Points in Favor | Apttus Would Welcome a Salesforce Acquisition
Steelbrick is a well-engineered CPQ for SMBs. Apttus is enterprise-grade. At face value, acquiring Apttus would potentially bring Salesforce customers a sustainable CPQ solution that would span the difficult gap between mid-market and enterprise. It does not hurt that Salesforce has already invested millions in Apttus, nor that Apttus CEO Kirk Krappe has expressed significant interest in exit via a Salesforce acquisition: “We will be IPOing this year. That may be a function to figure what Salesforce wants to do and they may think about that. There’s no reason why they can’t buy us too.” (Techcrunch, “Apttus CEO Kirk Krappe Chats Candidly About 2016 Exit”).
But how does Salesforce feel?
CEO Marc Benioff was asked about the strategic intent of the Steelbrick acquisition earlier this year. Many CPQ vendors on the AppExchange® were rightfully concerned that Salesforce might be signalling entrance into the CPQ market. Edgespring led Salesforce to the Business Intelligence market; Pardot and ExactTarget led the charge into Marketing Automation.
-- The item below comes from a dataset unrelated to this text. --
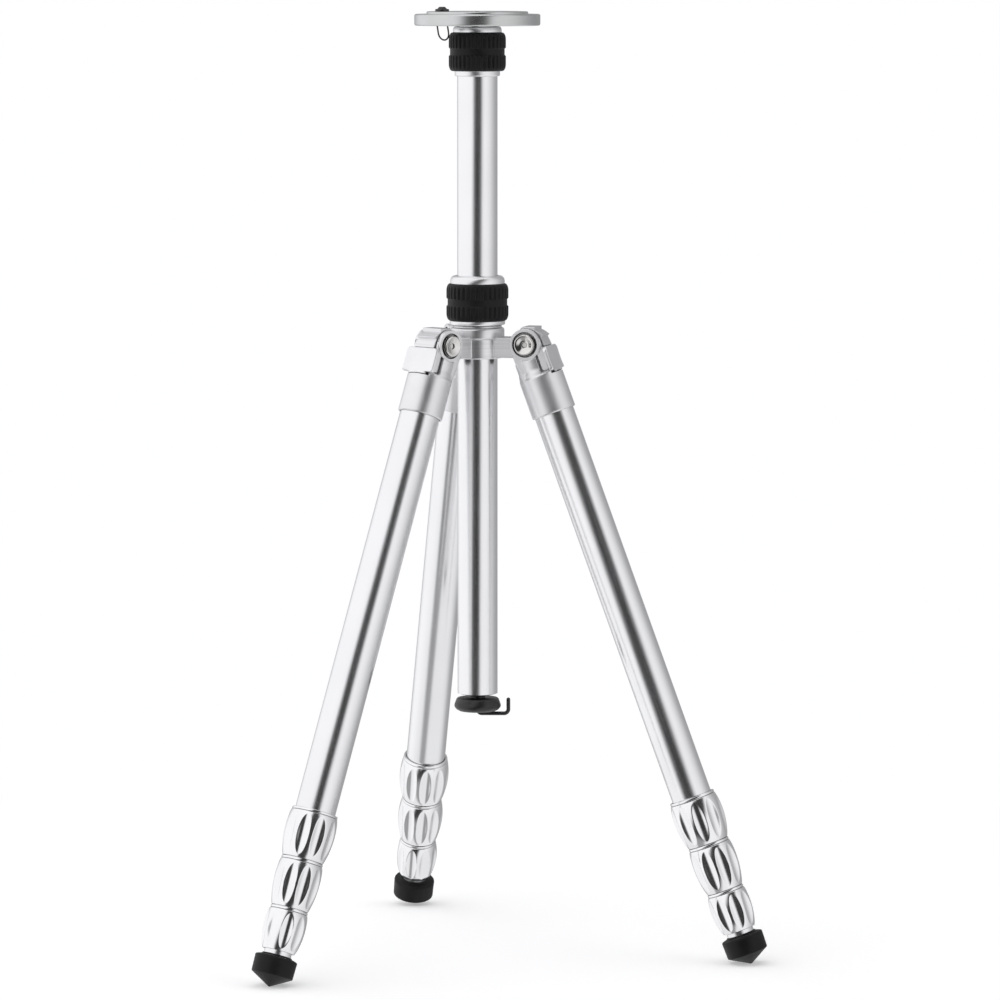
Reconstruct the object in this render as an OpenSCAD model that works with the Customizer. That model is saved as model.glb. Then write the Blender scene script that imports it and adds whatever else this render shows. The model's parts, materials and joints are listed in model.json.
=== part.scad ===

Was Steelbrick a sign of a larger strategy?
Mr. Benioff’s response is edifying:
“It [the Steelbrick acquisition] was not a part of our strategic plan. It was really an indication of how excited we are about lightning... I thought it [Steelbrick] was the best example I had seen of an ISV building and executing on the platform [Sales Cloud Lightning], and I just wanted to bring that to all of our customers. It wasn’t strategic. I know there are implications to our ecosystem, but at the end of the day, these are mega markets. And there is plenty of business for everyone as our business continues to thrive.” (Anderson, “Why Salesforce Acquired Steelbrick”)
Benioff’s statement was not a promise by any means, but stating that CPQ was not in the corporate strategy is important. What does he mean, and can we believe him? Let’s remember that Gartner estimated the quote-to-cash market is worth $31 billion in 2016, and $41 billion in two years. That is a lot of cash to leave on the table, even if the quote is bad.
Points Opposed | The Apttus Opportunity Has Closed
We are confident Apttus was the first pick, not the second. Krappe is interested in acquisition, but his price is too high and, in the end, Salesforce CRM would be too confining. In April, Microsoft Dynamics CRM announced that they were bringing the Apttus Intelligence Cloud to their suite. This deal suggests an IPO is far more likely because any acquisition — either by Microsoft or Salesforce — would reduce Apttus’ market by almost half.
An Apttus-less Salesforce makes sense in the broader trajectory of CPQ.
The CPQ market is over three decades old, but it remains diversified. Gartner analyst Robert Desisto has reasoned that there were significant barriers to consolidation in the CPQ market (Desisto, “Configure, Price, Quote: The market that won’t go away and makes investors millions in the process.”) Despite the cloud, which has changed CPQ for the better, the diversity of needs prevents one solution from dominating.
The process of configuration must accommodate products and services, integrate with other IT systems, and have the features that digitally replicate all necessary and useful steps in the company’s workflow. Many of these steps are unique, making it difficult for vendors to justify solving them on a case-by-case basis, and they have also proven to be significant challenges for mid-market firms during implementation.
Conclusion: Will Salesforce CPQ Acquire Apttus?
A larger software company might be attracted to a CPQ investment, but no CPQ solution will monopolize the market, even from within a smaller CRM subset. Enterprise solutions must interact with other pricing, configuration and revenue software to add value, and many of these programs are beyond the scope of CRM.
If we trust Benioff and Desisito’s analysis of the market, adding an enterprise solution to the Salesforce suite of products would add little value at this time. Even if Salesforce were to acquire Apttus, significant development would be necessary to create a seamless transition from Salesforce CPQ: SMB (Prev. Steelbrick) to Salesforce CPQ: Enterprise (Prev. Apttus). The only way Benioff would bite at Apttus would be if Apttus becomes distressed. Judging from the rising estimations of the CPQ market, that possibility seems extremely remote, as well.
We will take Benioff at his word for now. And if CPQ is not a strategy, then we cannot expect a Salesforce CPQ for Enterprise anytime soon.